A simple approach that saves pain is: move a small slice first (a collection or 20 best-sellers), run it in staging, test payments and emails, then go all-in when it feels steady.
Also, pick a niche and platform that match each other. If you’re still exploring what to sell, this piece on steady repeat-buy niches for online stores is a good reminder that boring products often need fewer gimmicky apps to convert.
What I learned after watching stores bleed money on Shopify apps
I’ve watched this happen so many times it’s almost predictable. A store starts clean, then slowly turns into a monthly subscription museum. And the owner doesn’t even feel reckless, they feel responsible. They’re adding tools to fix real problems.
I remember looking at one statement with a founder, late night, both of us half tired, and we kept scrolling. Ten dollars here, forty there, ninety there. At some point he laughed and said, “So I’m basically paying for plugins to do business.”

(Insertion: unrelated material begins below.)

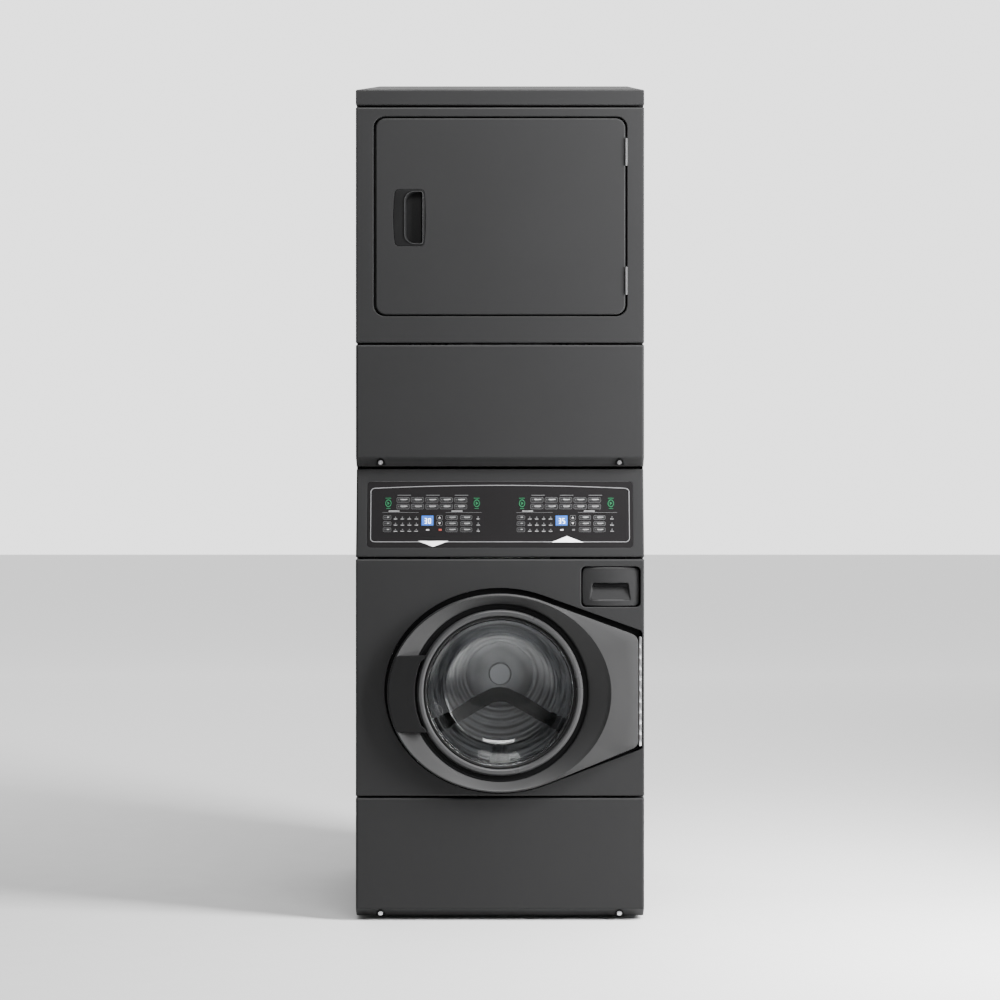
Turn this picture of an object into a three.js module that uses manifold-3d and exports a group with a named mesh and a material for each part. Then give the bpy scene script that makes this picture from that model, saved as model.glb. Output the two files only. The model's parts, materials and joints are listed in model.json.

That moment stuck with me.
My takeaway is boring, but it works: do a monthly app audit. If an app hasn’t made you money or saved you time in 30 days, question it. Try using built-in features first, even if they’re not perfect. And when you choose a platform, don’t pick the one your Twitter feed loves. Pick the one that reduces ongoing fees and reduces stress. Stress is expensive, it shows up as bad decisions later.
Conclusion
Shopify is great when you want speed and polish, but the real cost often balloons through apps, payment fees, and a bit of lock-in. If you want maximum control and SEO strength, WooCommerce is the strongest bet, as long as you can handle the tech side. If you’re in the US and qualify for the free plan, Shift4Shop can cut a huge chunk of monthly spend. If you run a big catalog and need built-in promos and multi-channel muscle, BigCommerce is worth a serious look.
Start with a simple move: audit what you’re paying Shopify each month, especially apps. Then test-drive one of these shopify alternatives with a small catalog or a staging build before moving everything. That one “practice run” can save you weeks of headaches later, and a lot of cash too.